Qualia Optimization
Philip S. Thomas
TL;DR
This work investigates whether AI systems could possess qualia and how to optimize the experiential quality of AI agents alongside traditional performance metrics. It introduces the Agent-Environment Process (AEP) and an extended Agent-Interface-Environment Process (AIEP) as formal frameworks to study how interventions between agent and environment affect both learning performance and subjective experience. The paper develops several qualia-optimization paradigms, including reward-based, TD-error-based, and reinforcement-based objectives, and analyzes their susceptibility to exploitation via representation choices and AEIs. It highlights core issues—such as objective alignment, inversion/exploitability, and the agent boundary—and demonstrates through thought experiments and pilot experiments that naive reward inflation or TD bonuses can inflate qualia without genuine behavioral change, sometimes leaving performance unchanged.
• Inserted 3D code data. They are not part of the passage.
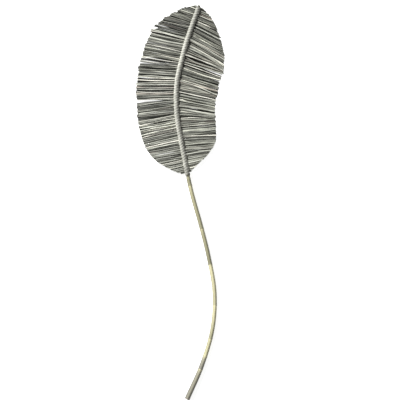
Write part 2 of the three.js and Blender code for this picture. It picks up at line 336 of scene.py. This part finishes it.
wound = []
for start in range(STRIPS):
    bpy.ops.object.select_all(action="DESELECT")
    bpy.ops.mesh.primitive_circle_add(vertices=STRIP_SIDES, radius=1)
    strip = bpy.context.object
    bpy.ops.object.mode_set(mode="EDIT")
    bpy.ops.mesh.select_all(action="SELECT")
    bpy.ops.transform.resize(value=(STRIP_THICKNESS / 2, STRIP_WIDTH / 2, 1))
    bpy.ops.transform.rotate(value=STRIP_TILT, orient_axis="Z", center_override=(0, 0, 0))
    bpy.ops.transform.translate(value=(STRIP_RADIUS, WRAP_START + STRIP_WIDTH / 2, 0))
    bpy.ops.object.mode_set(mode="OBJECT")
    turns = WIND_LENGTH / LEAD
    steps = round(turns * STEPS_PER_TURN)
    screw = strip.modifiers.new("winding", "SCREW")
    screw.axis = "Y"
    screw.angle = turns * tau
    screw.screw_offset = WIND_LENGTH
    screw.steps = screw.render_steps = steps
    bpy.ops.object.modifier_apply(modifier=screw.name)
    bpy.ops.object.mode_set(mode="EDIT")
    bpy.ops.mesh.select_all(action="SELECT")
    bpy.ops.transform.rotate(value=tau * start / STRIPS, orient_axis="Y", center_override=(0, 0, 0))
    bpy.ops.mesh.fill_holes(sides=STRIP_SIDES)
    bpy.ops.mesh.select_all(action="SELECT")
    bpy.ops.mesh.normals_make_consistent(inside=False)
    bpy.ops.object.mode_set(mode="OBJECT")
    x, y, z = vertices_of(strip.data).T
    turn = (y - WRAP_START - STRIP_WIDTH / 2) / LEAD + np.arctan2(z, x) / tau + start / STRIPS
    across = (turn - np.round(turn)) * LEAD
    keep_attribute(strip.data, "edge", smooth(np.abs(across), 0.25 * STRIP_WIDTH, 0.5 * STRIP_WIDTH))
    keep_attribute(strip.data, "side", x / WRAP_CREST)
    wound.append(strip)
bpy.ops.object.select_all(action="DESELECT")
for strip in wound:
    strip.select_set(True)
bpy.ops.object.join()
winding = bpy.context.object
winding.name = "winding"
bend_to_route(winding)
bpy.ops.object.shade_smooth_by_angle(angle=radians(50))

# Bleached seagrass strip, pressed flat and wound damp: nearly white, dull, with fine fibres
# across the midrib that make its edges look soft. Handling has greyed it at the foot and the tip.
# Painted shade darkens the edges of each turn, where the turns lap, and the right side of the
# midrib, away from the key light.
FOOT_LENGTH = 30 * MM
TIP_LENGTH = 90 * MM
strip_grass, tree, output = new_material("bleached_seagrass_strip")
place = add(tree, "ShaderNodeTexCoord").outputs["Object"]
blotches = add(tree, "ShaderNodeTexNoise", Vector=place, Scale=160.0, Detail=2.0)
fibres = add(tree, "ShaderNodeTexNoise", Vector=add(
    tree, "ShaderNodeMapping", Vector=place, Scale=(150, 1500, 150)).outputs["Vector"], Scale=1.0,
    Detail=3.0)
shade = add(tree, "ShaderNodeMath", {"operation": "MULTIPLY_ADD"}, i0=fibres.outputs["Fac"],
            i1=0.6, i2=blotches.outputs["Fac"])
ramp = add(tree, "ShaderNodeValToRGB", Fac=add(
    tree, "ShaderNodeMapRange", Value=shade.outputs[0], From_Min=0.5, From_Max=1.1).outputs[0])
ramp.color_ramp.elements[0].color = linear("#b3b3a6")
ramp.color_ramp.elements[1].color = linear("#f2f1e6")
height = add(tree, "ShaderNodeSeparateXYZ", Vector=place).outputs["Y"]
foot = add(tree, "ShaderNodeMapRange", Value=height, From_Min=WRAP_START,
           From_Max=WRAP_START + FOOT_LENGTH, To_Min=0.6, To_Max=1)
tip = add(tree, "ShaderNodeMapRange", Value=height, From_Min=WRAP_END - TIP_LENGTH,
          From_Max=WRAP_END, To_Min=1, To_Max=0.72)
weathered = add(tree, "ShaderNodeMath", {"operation": "MULTIPLY"}, i0=foot.outputs[0],
                i1=tip.outputs[0])
# Painted shade along the edges of each turn, in the creases where the turns lap
edge = add(tree, "ShaderNodeAttribute", {"attribute_name": "edge"}).outputs["Fac"]
painted_crease_shade = add(tree, "ShaderNodeMapRange", Value=edge, To_Min=1, To_Max=0.55)
handled_and_painted_shade = add(tree, "ShaderNodeMath", {"operation": "MULTIPLY"}, i0=weathered.outputs[0],
           i1=painted_crease_shade.outputs[0])
# Painted shade on the right side of the midrib, away from the key light
side = add(tree, "ShaderNodeAttribute", {"attribute_name": "side"}).outputs["Fac"]
painted_shading = add(tree, "ShaderNodeMapRange", {"interpolation_type": "SMOOTHSTEP"}, Value=side,
             From_Min=-0.4, From_Max=0.7, To_Min=1, To_Max=0.72)
shade = add(tree, "ShaderNodeMath", {"operation": "MULTIPLY"}, i0=handled_and_painted_shade.outputs[0],
            i1=painted_shading.outputs[0])
coloured = add(tree, "ShaderNodeVectorMath", {"operation": "SCALE"}, i0=ramp.outputs["Color"],
               Scale=shade.outputs[0])
bump = add(tree, "ShaderNodeBump", Height=fibres.outputs["Fac"], Strength=0.5,
           Distance=0.3 * MM)
shader = add(tree, "ShaderNodeBsdfPrincipled", Base_Color=coloured.outputs[0], Roughness=0.7,
             Normal=bump.outputs["Normal"])
tree.links.new(shader.outputs["BSDF"], output.inputs["Surface"])
winding.data.materials.append(strip_grass)
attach(winding, "root")
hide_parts("midrib_wrap")

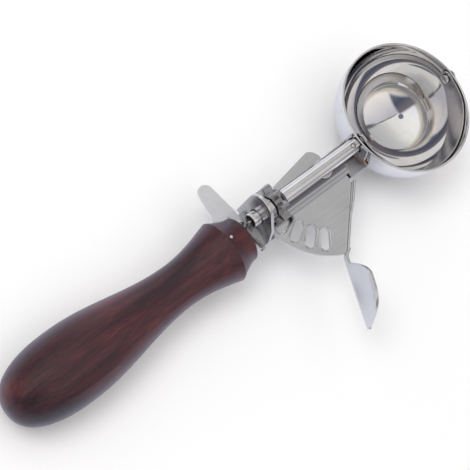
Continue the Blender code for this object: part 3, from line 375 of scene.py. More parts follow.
def stand_for(piece, body, node, finish=None):
    """Let a piece ride on its body and replace its CAD node, in one finish if it is given."""
    if finish is not None:
        piece.data.materials.clear()
        piece.data.materials.append(finish)
    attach(piece, body)
    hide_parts(node)


def prism(name, outline, low, high, plane="XY"):
    """Flat outline pushed from low to high, as an object. In plane YZ the outline is (y, z)."""
    bm = bmesh.new()
    face = bm.faces.new([bm.verts.new((u, v, low)) for u, v in outline])
    pushed = bmesh.ops.extrude_face_region(bm, geom=[face])
    raised = [item for item in pushed["geom"] if isinstance(item, bmesh.types.BMVert)]
    bmesh.ops.translate(bm, verts=raised, vec=(0, 0, high - low))
    if plane == "YZ":
        bm.transform(Matrix(((0, 0, 1, 0), (1, 0, 0, 0), (0, 1, 0, 0), (0, 0, 0, 1))))
    return from_bmesh(name, bm)


def loft(name, sections):
    """Closed solid through sections with the same number of points."""
    bm = bmesh.new()
    rows = [[bm.verts.new(point) for point in section] for section in sections]
    count = len(rows[0])
    for row, following in zip(rows, rows[1:]):
        for index in range(count):
            after = (index + 1) % count
            bm.faces.new((row[index], row[after], following[after], following[index]))
    bm.faces.new(rows[0])
    bm.faces.new(rows[-1])
    return from_bmesh(name, bm)


def combine(piece, tool, operation):
    """Cut or join a tool at once, and delete the tool."""
    modifier = piece.modifiers.new("combine", "BOOLEAN")
    modifier.operation = operation
    modifier.solver = "EXACT"
    modifier.object = tool
    settle(piece)
    bpy.data.objects.remove(tool, do_unlink=True)


def cut(piece, *tools):
    """Cut tools out of a piece, one after the other."""
    for tool in tools:
        combine(piece, tool, "DIFFERENCE")


def round_edges(piece, width, segments=3, angle=SHARP_ANGLE):
    """Small round on every real edge, with flat faces left flat in the light."""
    modifier = piece.modifiers.new("round", "BEVEL")
    modifier.width = width
    modifier.segments = segments
    modifier.limit_method = "ANGLE"
    modifier.angle_limit = math.radians(angle)
    modifier.harden_normals = False
    modifier.use_clamp_overlap = True
    settle(piece, None, SHARP_ANGLE)
    normals = piece.modifiers.new("flat faces", "WEIGHTED_NORMAL")
    normals.keep_sharp = True
    normals.weight = 100
    keep_result(piece)


def arc(centre, radius, start, end, steps):
    """Points on a circle in a plane, both ends included, angles in degrees."""
    angles = [math.radians(start + (end - start) * step / steps) for step in range(steps + 1)]
    return [(centre[0] + radius * math.cos(a), centre[1] + radius * math.sin(a)) for a in angles]


def half_round(radius, steps):
    """Quarter circle from the lowest point of a ball to its widest, as (height, radius) points."""
    angles = [math.pi / 2 * step / steps for step in range(steps + 1)]
    return [(-radius * math.cos(a), radius * math.sin(a)) for a in angles]


# Geometry Nodes trees

def new_tree(name, **inputs):
    """Geometry Nodes tree with named inputs, its graph and its inputs' sockets."""
    tree = bpy.data.node_groups.new(name, "GeometryNodeTree")
    for label, kind in inputs.items():
        tree.interface.new_socket(label, in_out="INPUT", socket_type="NodeSocket" + kind)
    tree.interface.new_socket("Form", in_out="OUTPUT", socket_type="NodeSocketGeometry")
    graph = Graph(tree)
    return tree, graph, graph.add("NodeGroupInput").outputs


def end_tree(graph, geometry, finish):
    """Realize Instances and Set Material at the end of a tree."""
    real = graph.add("GeometryNodeRealizeInstances", {"Geometry": geometry}).outputs["Geometry"]
    painted = graph.add("GeometryNodeSetMaterial", {"Geometry": real, "Material": finish})
    graph.add("NodeGroupOutput", {0: painted.outputs["Geometry"]})


def turning_tree():
    """Tree that spins the input's line of points round the Z axis."""
    tree, graph, given = new_tree("turned form", Profile="Geometry", Sides="Int", Finish="Material")
    size = graph.add("GeometryNodeAttributeDomainSize", {"Geometry": given["Profile"]})
    around = graph.math("ADD", given["Sides"], 1)
    grid = graph.add("GeometryNodeMeshGrid", {"Vertices X": size.outputs["Point Count"], "Vertices Y": around})
    index = graph.add("GeometryNodeInputIndex").outputs["Index"]
    against_rounding = 0.0001
    row = graph.math("FLOOR", graph.math("ADD", graph.math("DIVIDE", index, around), against_rounding))
    column = graph.math("SUBTRACT", index, graph.math("MULTIPLY", row, around))
    angle = graph.math("MULTIPLY", graph.math("DIVIDE", column, given["Sides"]), 2 * math.pi)
    position = graph.add("GeometryNodeInputPosition").outputs["Position"]
    inputs = {"Geometry": given["Profile"], "Value": position, "Index": row}
    point = graph.add("GeometryNodeSampleIndex", inputs, data_type="FLOAT_VECTOR").outputs["Value"]
    spun = graph.add("ShaderNodeVectorRotate", {"Vector": point, "Angle": angle}, rotation_type="Z_AXIS")
    inputs = {"Geometry": grid.outputs["Mesh"], "Position": spun.outputs["Vector"]}
    moved = graph.add("GeometryNodeSetPosition", inputs).outputs["Geometry"]
    merged = graph.add("GeometryNodeMergeByDistance", {"Geometry": moved, "Distance": 2 * MERGE_DISTANCE})
    end_tree(graph, merged.outputs["Geometry"], given["Finish"])
    return tree


def wire_tree():
    """Tree that sweeps a round wire along the input's line of points."""
    tree, graph, given = new_tree(
        "wire along a path", Path="Geometry", Radius="Float", Sides="Int", Finish="Material")
    path = graph.add("GeometryNodeMeshToCurve", {"Mesh": given["Path"]}).outputs["Curve"]
    inputs = {"Radius": given["Radius"], "Resolution": given["Sides"]}
    circle = graph.add("GeometryNodeCurvePrimitiveCircle", inputs).outputs["Curve"]
    sweep = graph.add("GeometryNodeCurveToMesh", {"Curve": path, "Profile Curve": circle, "Fill Caps": True})
    end_tree(graph, sweep.outputs["Mesh"], given["Finish"])
    return tree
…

The practical implications stress careful design of representation-robust qualia objectives and emphasize future work on robust formulations, boundary definitions, and philosophical grounding to avoid trivial or inequitable solutions while guiding meaningful explorations of AI experiences.
Abstract
This report explores the speculative question: what if current or future AI systems have qualia, such as pain or pleasure? It does so by assuming that AI systems might someday possess qualia -- and that the quality of these subjective experiences should be considered alongside performance metrics. Concrete mathematical problem settings, inspired by reinforcement learning formulations and theories from philosophy of mind, are then proposed and initial approaches and properties are presented. These properties enable refinement of the problem setting, culminating with the proposal of methods that promote reinforcement.